Sussex coach Mark Robinson said: "It's disappointing - we were probably 40 runs short when we batted.

"In a way it is mirroring this competition last year when we didn't really start playing until we were three wickets down.

"But you can't keep doing that and expect to keep getting out of jail.

"There were positives though. I thought Rana Naved, James Kirtley and Robin Martin-Jenkins were outstanding when we bowled but it obviously means the Surrey is very important now. The good thing is that it's at Hove where we have a good record in one-day cricket in the last few years."

The stoical Montgomerie certainly did not deserve to be on the losing side.

With hundreds in the Sharks' first two games he has now scored 345 runs in four innings and without him they might have sunk without trace.

After a run of bad luck with the toss Adams probably felt compelled to bat first when the coin finally fell in his favour even though the pitch, which was used on Friday for a tied match against Somerset, was typically two-paced.

But while Montgomerie stood firm at one end, Sussex lost their first five wickets in 23 overs.

Australian Stuart Clark, the scourge of English batsmen in the Ashes last winter, bowled a superb new ball spell which brought him two wickets including Adams and might have been even more productive.

Clark and skipper Shane Warne had clearly got a plan for the Sussex captain. The 6ft 6in giant from New South Wales bowled two successive short balls which Adams ducked under but he could not resist trying to pull a third and gloved tamely to the wicketkeeper.

It was Warne, however, who got the key wicket of Murray Goodwin in his second over the day after Goodwin's heroics in the Championship.

Not that Goodwin liked the decision when he touched a leg break to the wicketkeeper, clearly of the opinion that the ball had brushed his pad rather than the bat. He looked to have a case.

Sussex had promoted Luke Wright to No. 3 to try to take advantage of the fielding restrictions but he toe-ended to mid-on after biffing a couple of boundaries while Carl Hopkinson unluckily got an inside edge trying to play aggressively against Warne.

It was left to Montgomerie and Andrew Hodd to rebuild the innings in a stand of 62 in 16 overs but just when Hodd was looking to push on he made room to cut Ervine's medium-pace and fatally over-balanced.

Rana Naved did tee off against Ervine, hitting him for two sixes and two fours in successive balls but the fireworks were all too brief and it was left to Montgomerie to steer the side towards respectability. His runs came off 145 balls, contained a six and only three boundaries and it only ended when he was run out in the last over.
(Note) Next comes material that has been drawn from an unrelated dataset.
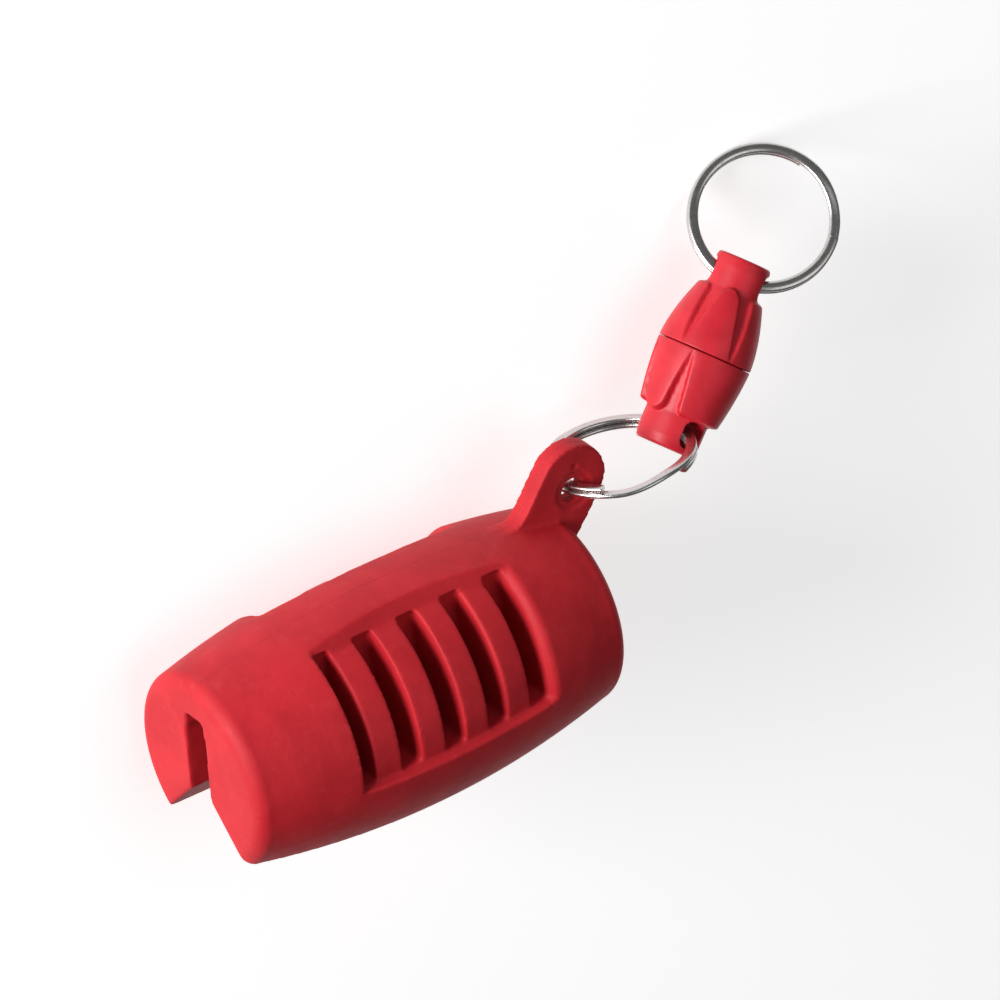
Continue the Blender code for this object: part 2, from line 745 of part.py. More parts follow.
def main():
    """Build the arrow puller and stand it on the ground plane over the origin."""
    clear_scene()
    parts = new_collection("arrow_puller")
    cutters = new_collection("cutters")
    rubber = make_material("moulded_rubber", RUBBER_RED, 0.62, 0.0)
    plastic = make_material("moulded_plastic", PLASTIC_RED, 0.38, 0.0)
    nickel = make_material("nickel_plate", NICKEL, 0.18, 1.0)
    zinc = make_material("zinc_plate", ZINC, 0.35, 1.0)
    magnet_plate = make_material("magnet_plate", MAGNET_SILVER, 0.22, 1.0)

    grip = build_grip(parts, cutters, rubber)
    surface = corners([grip])[0].z
    lug_ring = build_split_ring(
        "lug_ring", lug_ring_frame(), LUG_RING_CROSSOVER_AT, parts, cutters, nickel
    )
    droop = key_ring_droop(surface)
    key_ring = build_split_ring(
        "key_ring", key_ring_frame(droop), KEY_RING_CROSSOVER_AT, parts, cutters, nickel
    )
    lower = seam_frame(False)
    upper = seam_frame(True)
    lower_face = -SPIGOT_HEIGHT
    upper_face = SPIGOT_HEIGHT + FIT_GAP
    lower_profile = [*shell_outside(LOWER_SHOULDER_RADIUS), *spigot_inside()]
    upper_profile = [*shell_outside(UPPER_SHOULDER_RADIUS), *socket_inside()]
    lower_pieces = [
        build_shell("lower_shell", lower_profile, lower, parts, cutters, plastic),
        build_cup("lower_cup", lower_face, lower, parts, zinc),
        build_magnet("lower_magnet", lower_face, lower, parts, magnet_plate),
    ]
    upper_shell = build_shell("upper_shell", upper_profile, upper, parts, cutters, plastic)
    upper_magnetics = [
        build_cup("upper_cup", upper_face, upper, parts, zinc),
        build_magnet("upper_magnet", upper_face, upper, parts, magnet_plate),
    ]
    for item in (lug_ring, key_ring):
        smooth(item)

    root = pivot("ground", Matrix.Identity(4), parts, None)
    lug_pivot = pivot("lug_pivot", Matrix.Translation(LUG_HOLE), parts, root)
    neck_pivot = pivot("lower_neck_pivot", lower_neck_frame(), parts, lug_pivot)
    pull_pivot = pivot("pull_pivot", upper, parts, neck_pivot)
    swivel_pivot = pivot("swivel_pivot", upper, parts, pull_pivot)
    key_pivot = pivot("upper_neck_pivot", upper_neck_frame(), parts, swivel_pivot)
    attach(grip, root)
    attach(lug_ring, lug_pivot)
    for item in lower_pieces:
        attach(item, neck_pivot)
    for item in upper_magnetics:
        attach(item, pull_pivot)
    attach(upper_shell, swivel_pivot)
    attach(key_ring, key_pivot)
    for item in cutters.objects:
        attach(item, root)

    low, high = corners([item for item in parts.objects if item.type == "MESH"])
    root.location = (-(low.x + high.x) / 2.0, -(low.y + high.y) / 2.0, -low.z)
    bpy.context.view_layer.update()


main()
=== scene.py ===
"""The arrow puller's looks: its moulded grip, split rings and coupling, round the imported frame."""

import json
import logging
import math
from collections.abc import Callable, Iterable, Sequence
from dataclasses import dataclass, field
from enum import Enum
from typing import Any

import bpy
from mathutils import Matrix, Vector

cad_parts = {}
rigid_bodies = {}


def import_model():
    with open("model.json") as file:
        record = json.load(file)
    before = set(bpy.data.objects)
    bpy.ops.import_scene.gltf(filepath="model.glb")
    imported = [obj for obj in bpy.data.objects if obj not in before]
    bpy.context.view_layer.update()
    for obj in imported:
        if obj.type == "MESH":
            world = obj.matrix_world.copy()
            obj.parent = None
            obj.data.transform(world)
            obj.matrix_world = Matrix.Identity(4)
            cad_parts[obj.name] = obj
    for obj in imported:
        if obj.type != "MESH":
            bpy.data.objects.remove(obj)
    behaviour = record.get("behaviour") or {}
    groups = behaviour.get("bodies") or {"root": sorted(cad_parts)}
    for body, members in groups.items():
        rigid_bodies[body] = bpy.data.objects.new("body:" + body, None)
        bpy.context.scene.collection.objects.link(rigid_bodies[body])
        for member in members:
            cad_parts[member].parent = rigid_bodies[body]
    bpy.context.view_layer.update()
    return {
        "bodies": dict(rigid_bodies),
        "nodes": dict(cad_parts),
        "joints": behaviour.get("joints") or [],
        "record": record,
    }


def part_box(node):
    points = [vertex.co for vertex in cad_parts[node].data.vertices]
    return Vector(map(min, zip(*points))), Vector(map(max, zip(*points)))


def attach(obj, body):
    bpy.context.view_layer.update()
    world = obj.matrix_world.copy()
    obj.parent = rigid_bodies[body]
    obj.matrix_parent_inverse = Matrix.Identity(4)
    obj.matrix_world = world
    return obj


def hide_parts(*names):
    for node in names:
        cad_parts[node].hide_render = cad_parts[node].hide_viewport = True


MM = 0.001
LOG = logging.getLogger("arrow_puller")
ALONG = Matrix(((0, 0, 1, 0), (0, 1, 0, 0), (-1, 0, 0, 0), (0, 0, 0, 1)))
ACROSS = Matrix(((0, 0, 1, 0), (1, 0, 0, 0), (0, 1, 0, 0), (0, 0, 0, 1)))

Colour = tuple[float, float, float]
Point = tuple[float, float]


class Side(Enum):
    """Which flank of the grip, or which end of the coupling, a shape belongs to."""

    UPPER = 1
    LOWER = -1


# ---------------------------------------------------------------- modelling helpers


def only(item: bpy.types.Object) -> bpy.types.Object:
    """Make an object the only selected one, and the active one.

    Args:
        item: The object.

    Returns:
        The same object.
    """
    for other in bpy.context.view_layer.objects:
        other.select_set(False)
    item.hide_viewport = False
    item.select_set(True)
    bpy.context.view_layer.objects.active = item
    return item


def edit(item: bpy.types.Object, steps: Callable[[], None]) -> None:
    """Run steps in an object's edit mode, with its whole mesh selected to begin with.

    Args:
        item: The object.
        steps: What is done in edit mode.
    """
    only(item)
    bpy.ops.object.mode_set(mode="EDIT")
    bpy.ops.mesh.select_all(action="SELECT")
    steps()
    bpy.ops.object.mode_set(mode="OBJECT")


def outward(item: bpy.types.Object) -> None:
    """Merge a mesh's doubles and point its faces outwards.

    Args:
        item: The object.
    """

    def steps() -> None:
        bpy.ops.mesh.remove_doubles(threshold=0.001 * MM)
        bpy.ops.mesh.normals_make_consistent(inside=False)

    edit(item, steps)


def finish_modifier(item: bpy.types.Object, kind: str, **settings: Any) -> None:
    """Add a modifier, set it and apply it.

    Args:
        item: The object.
        kind: The modifier's type.
        settings: The modifier's settings by name.
    """
    only(item)
    modifier = item.modifiers.new(kind.lower(), kind)
    for name, value in settings.items():
        setattr(modifier, name, value)
    bpy.ops.object.modifier_apply(modifier=modifier.name)


def combine(item: bpy.types.Object, tools: Iterable[bpy.types.Object], operation: str) -> None:
    """Cut an object with tools, or join tools to it, and remove the tools.

    Args:
        item: The object.
        tools: The cutting or joined solids.
        operation: The boolean's operation.
    """
    for tool in tools:
        finish_modifier(item, "BOOLEAN", operation=operation, solver="EXACT", object=tool)
        bpy.data.objects.remove(tool, do_unlink=True)


def place(item: bpy.types.Object, matrix: Matrix) -> bpy.types.Object:
    """Move an object's mesh by a matrix and leave the object at the origin.

    Args:
        item: The object.
        matrix: The move.

    Returns:
        The same object.
    """
    item.data.transform(matrix @ item.matrix_world)
    if matrix.determinant() < 0.0:
        item.data.flip_normals()
    item.matrix_world = Matrix.Identity(4)
    item.data.update()
    return item


def soften(item: bpy.types.Object, voxel: float, rounds: int, share: float = 1.0) -> None:
    """Rebuild a solid's skin as an even net and relax it, which rounds every edge.

    Args:
        item: The object.
        voxel: The net's spacing in millimetres.
        rounds: How many times the net is relaxed.
        share: The share of its triangles that is kept.
    """
    finish_modifier(item, "REMESH", mode="VOXEL", voxel_size=voxel * MM, use_smooth_shade=True)
    finish_modifier(item, "SMOOTH", factor=0.5, iterations=rounds)
    if share < 1.0:
        finish_modifier(item, "DECIMATE", ratio=share, use_collapse_triangulate=True)
    outward(item)
    only(item)
    bpy.ops.object.shade_smooth()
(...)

Rana and Kirtley conceded just 34 runs in 13 overs with the new ball and Rana had Chris Benham caught behind.

Wickets in successive overs kept their hopes alive as Michael Carberry mis-timed a pull and John Crawley chipped a leg break back to Mushtaq.

But it was relatively plain sailing for Hampshire after that. Lumb - a player Sussex were interesting in signing last winter - and Ervine played risk-free cricket in a match-winning stand of 82.

Sussex have five games left and they might have to win all of them to reach the semi-finals - starting against Surrey under lights at Hove on Tuesday (2.40pm).